The little boy, 4, answered the door naked. The little girl, 2, had lunch with me naked. They showed me toads and bean-plants in the garden, naked. We danced the hokey-pokey and turned ourselves around, naked (them, not me).

I know it has to do with lack of inhibition and/or the concept of bodily shame at that age, but there's more to it than just plain oblivion. These kids had clothes on, and took them off. They love being naked!

So, the question is, why do kids love to be naked? Is it because:

a) They know they're being slightly mischievous, and kids love that business.

b) They're most comfortable that way.

or

c) They know something we don't.

Friday 13 July 2007

Old socks live on air

"If your band was a cheese, what kind of cheese would it be?"

Ah. Interviews on top-40 radio stations: simply charming. That said, before this week, I'd never actually done an interview on a top-40 radio station. The few scattered bits of radio experience I have are all of the staid, CBC/BBC type, the type that focuses a bit more on content and a bit less on sound effects.

Bandmate 1 said, "Blue cheese."

I said, "Disgusting. Definitely not blue cheese. Camembert, maybe."

Bandmate 2 said, "We're not a band that tastes like old socks."

Bandmate 1 said, "Well, really, if we were a cheese, we wouldn't be here."

I said, "No, we'd be in the fridge."

The announcer/interviewer said, "Great, that's a take."

And that, my friends, is the message we proudly passed on to the youth of this great nation.

Tuesday 10 July 2007

BBC by the sea


I guess really famous people have to get up pretty early. I guess that's probably the price of intense fame. Take today, for example, when my string quartet and I filmed a commercial for the BBC. We had to be in Cardiff at 7:56am, meaning having to catch the 6:56am train, meaning having to get up in the 5's. I hear some people do this sort of thing everyday. Wow. They must be pretty famous.

We shot the commercial on a windswept cliff overlooking a blue-and-grey sea. It was meant to look like they caught us in the middle of an everyday rehearsal. In our full ballgown blacks. On a cliff by the sea. With microphones in our bras. Playing the themes to television shows we never got in Canada.

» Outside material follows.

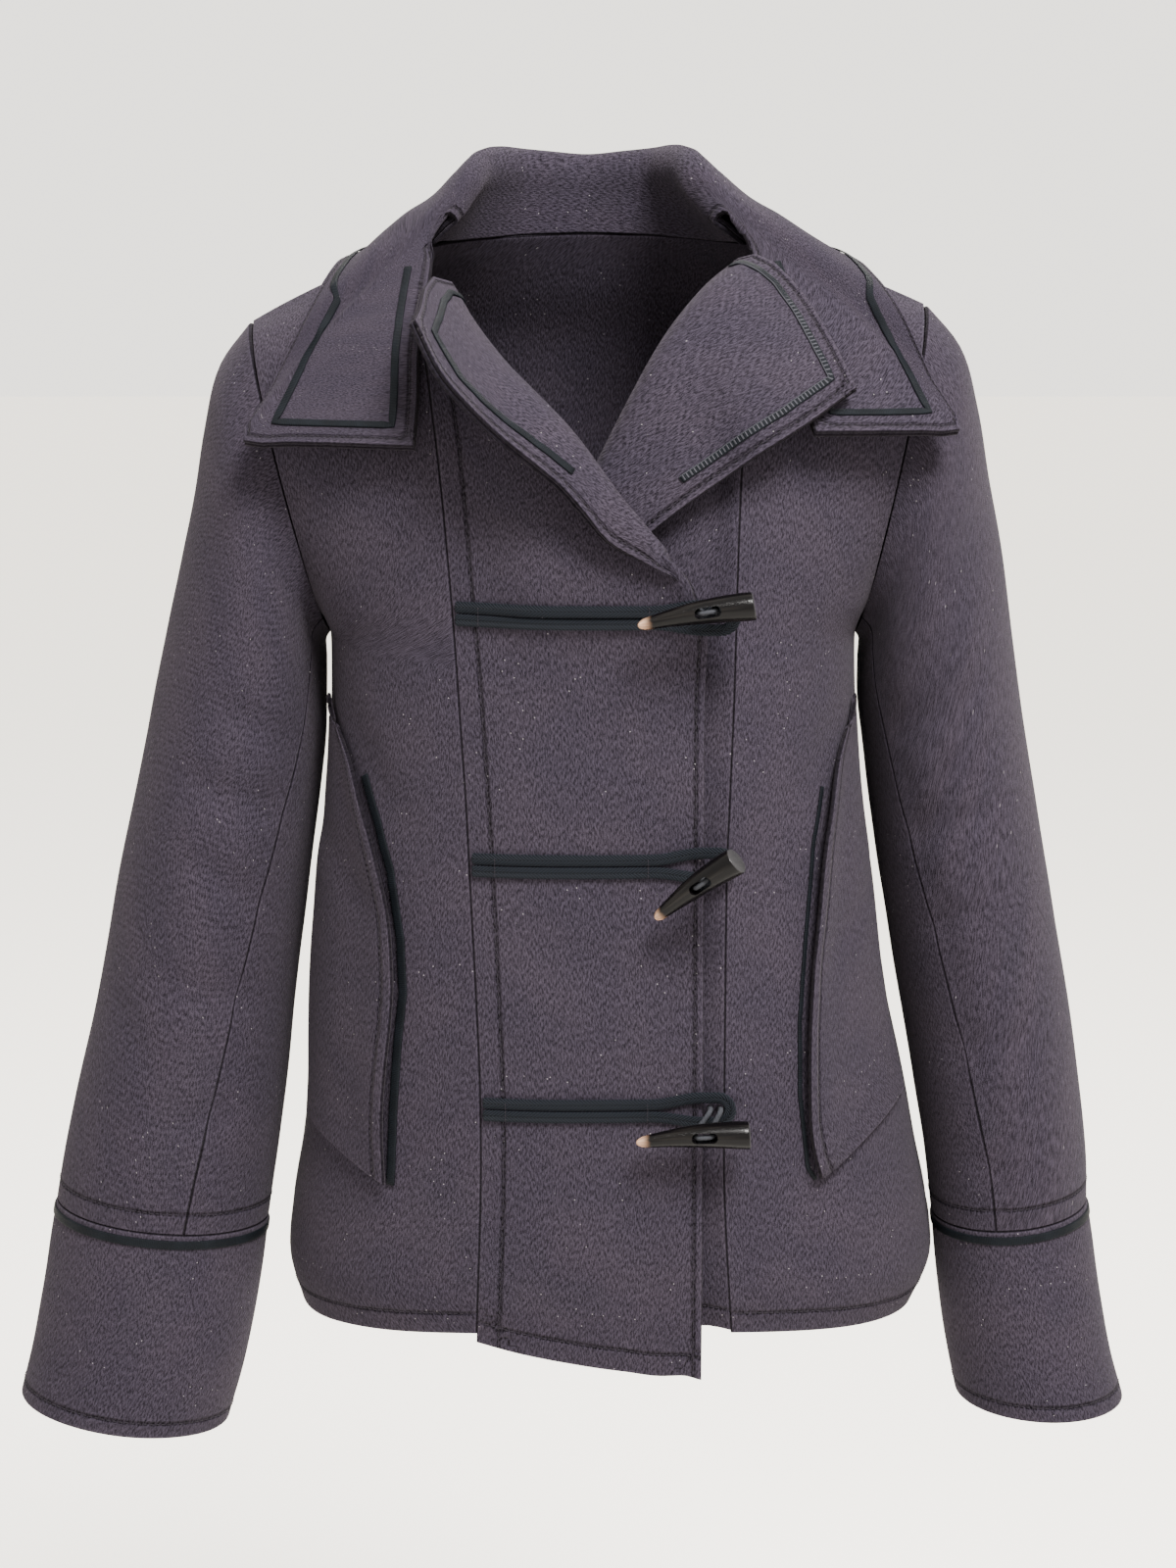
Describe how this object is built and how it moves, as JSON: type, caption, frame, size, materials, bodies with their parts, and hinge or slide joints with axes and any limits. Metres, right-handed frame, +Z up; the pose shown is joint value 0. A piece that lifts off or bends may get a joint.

The best bit: having the director choose me to be the boy-crazy one who can't stop talking about Mr Darcy. 'Emma, talk about Mr Darcy and his wet shirt for about a minute, go. Oh, and can you play while you do it?' Just your everyday rehearsal.

Sunday 8 July 2007

manditory introduction post.

Well, here it is. The manditory introduction post. Just like it says, there, in the heading. A small sort of celebration for the birth of just what the cyber-universe needs: another blog. Another blog about telling every sound engineer from Bristol to Brighton that it's not a violin and other heart-stoppingly entertaining tales of a professional freelance violist. Here's a sample, based on true facts of today:

Today we played a festival in a small sunny town. There were a lot of children at our show, more than usual. And less parents, maybe none at all, as no one seemed to want to take responsibility for baby one - who entered stage left, climbing up and onto the stage during the set. I smiled at it. It smiled back. It climbed back down and into the crowd. No parents involved at any time. - or baby two, entering stage right, putting small stones into its mouth gleefully. A photographer (not a parent) moved this one out of the way. In any case, we now have a nice new band slogan:

The Cedar, as appealing to babies as stones.